**EXERCISE REQUIREMENTS:**
Word for word, restate the lines from the start of the data below through the line containing "over the plating.".

**RAW DATA:**
========

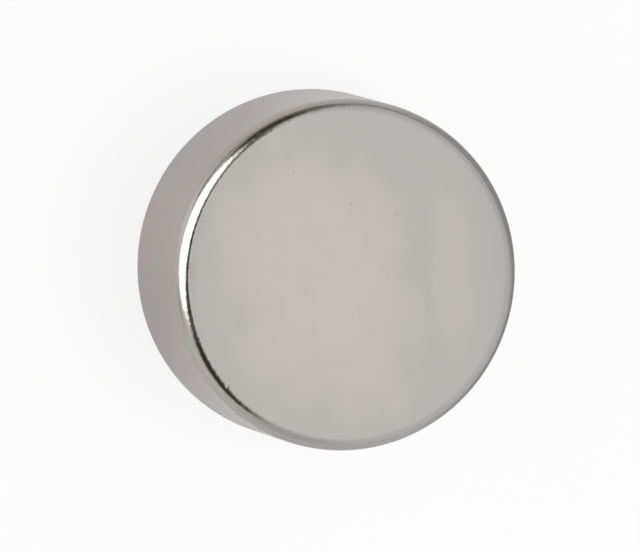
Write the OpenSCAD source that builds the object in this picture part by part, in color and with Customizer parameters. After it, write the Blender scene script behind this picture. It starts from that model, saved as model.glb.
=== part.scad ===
// Disc magnet: a sintered disc with flat pole faces and tumbled rims, plated all over.
// One turned section, spun about +Z. It rests on its lower pole face, with the origin at that face's centre.
// All sizes are in millimetres and are taken over the plating.

/* [Disc] */
// Diameter of the straight side wall
disc_d = 20; // [12:0.5:40]
// Thickness from one pole face to the other
disc_h = 10; // [4:0.5:20]

/* [Rims] */
// Radius that tumbling leaves where a pole face meets the wall
rim_r = 0.8; // [0.2:0.05:1.2]
// Radius of the shallow shoulder that eases each pole face into its rim
shoulder_r = 24; // [8:1:40]
// Slope of the shoulder where the rim takes over, in degrees
shoulder_a = 3; // [1:0.5:5]

/* [Finish] */
// Colour of the plating
plate_colour = "#BDB8B3"; // [#BDB8B3:Nickel, #C9A857:Gold, #2D2D30:Black epoxy]

/* [Hidden] */
// How far a trimming outline reaches past the curve that it trims
trim_past = 0.5;

// The wall's distance from the axis, and each pole face's from the middle plane
wall_r = disc_d / 2;
pole_z = disc_h / 2;

// The rim's arc touches the wall and meets the shoulder's arc at the shoulder's end slope.
// Its centre stands on the shoulder's own radius there, so the two arcs share a tangent.
rim_x = wall_r - rim_r;
rim_z = pole_z - shoulder_r + (shoulder_r - rim_r) * cos(shoulder_a);

// Edge of the flat part of a pole face, where the shoulder begins
flat_r = rim_x - (shoulder_r - rim_r) * sin(shoulder_a);

// The point at a distance from the rim's centre, square to the shoulder's end
function shoulder_end(distance) =
    [rim_x + distance * sin(shoulder_a), rim_z + distance * cos(shoulder_a)];

// Half of the section, with straight chords in place of the shoulder's arc and the rim's
module chord_section() {
    polygon([
        [0, 0],
        [wall_r, 0],
        [wall_r, rim_z],
        [rim_x, rim_z],
        shoulder_end(rim_r),
        [flat_r, pole_z],
        [0, pole_z]
    ]);
}

// What lies under the shoulder's arc
module shoulder_section() {
    intersection() {
        translate([flat_r, pole_z - shoulder_r])
            circle(r = shoulder_r);
        polygon([
            [flat_r, rim_z],
            [rim_x, rim_z],
            shoulder_end(rim_r + trim_past),
            [flat_r, pole_z + trim_past]
        ]);
    }
}

// The circle that rounds the rim between shoulder and wall
module rim_section() {
    translate([rim_x, rim_z])
        circle(r = rim_r);
}

// Half of the section, from the middle plane to a pole face
module half_section() {
    chord_section();
    shoulder_section();
    rim_section();
}

// The whole disc: the section's two halves, spun about the axis
module magnet() {
    color(plate_colour)
        translate([0, 0, pole_z])
            rotate_extrude() {
                half_section();
                mirror([0, 1])
                    half_section();
            }
}

magnet();
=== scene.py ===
"""Disc magnet: a thick sintered disc with flat pole faces and tumbled rims, nickel plated all over.

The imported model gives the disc's size and place. The plated skin is turned again here from the same
section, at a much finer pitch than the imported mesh, so that its rims are round and carry the small
dents and waves of a tumbled edge. Lengths in this file are in metres, except that the plating's
patterns are in millimetres and say so.
"""

import logging
import math
from collections.abc import Iterable
from dataclasses import dataclass, field
from functools import reduce

import bmesh
import bpy
from mathutils import Euler, Matrix, Vector, noise


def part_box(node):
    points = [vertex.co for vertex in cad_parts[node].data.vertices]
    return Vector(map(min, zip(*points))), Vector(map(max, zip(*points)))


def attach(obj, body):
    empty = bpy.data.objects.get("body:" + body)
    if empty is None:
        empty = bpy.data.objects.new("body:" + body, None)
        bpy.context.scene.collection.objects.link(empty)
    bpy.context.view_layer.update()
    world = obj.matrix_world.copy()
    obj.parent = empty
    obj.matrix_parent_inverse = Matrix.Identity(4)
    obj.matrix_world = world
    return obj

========

**RESPONSE FOR THIS EXERCISE:**
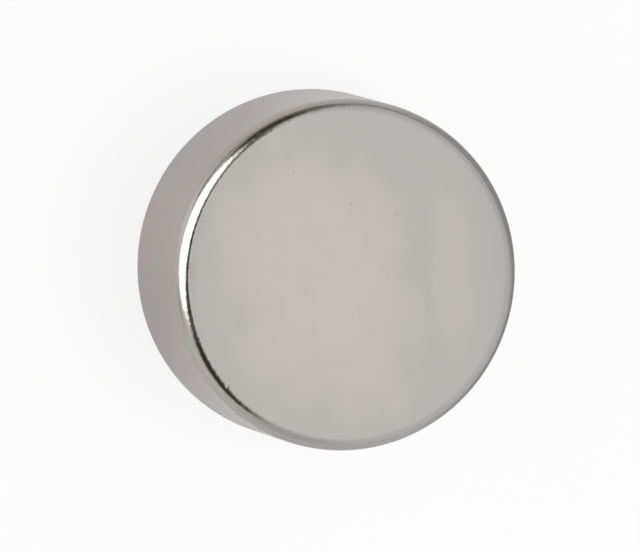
Write the OpenSCAD source that builds the object in this picture part by part, in color and with Customizer parameters. After it, write the Blender scene script behind this picture. It starts from that model, saved as model.glb.
=== part.scad ===
// Disc magnet: a sintered disc with flat pole faces and tumbled rims, plated all over.
// One turned section, spun about +Z. It rests on its lower pole face, with the origin at that face's centre.
// All sizes are in millimetres and are taken over the plating.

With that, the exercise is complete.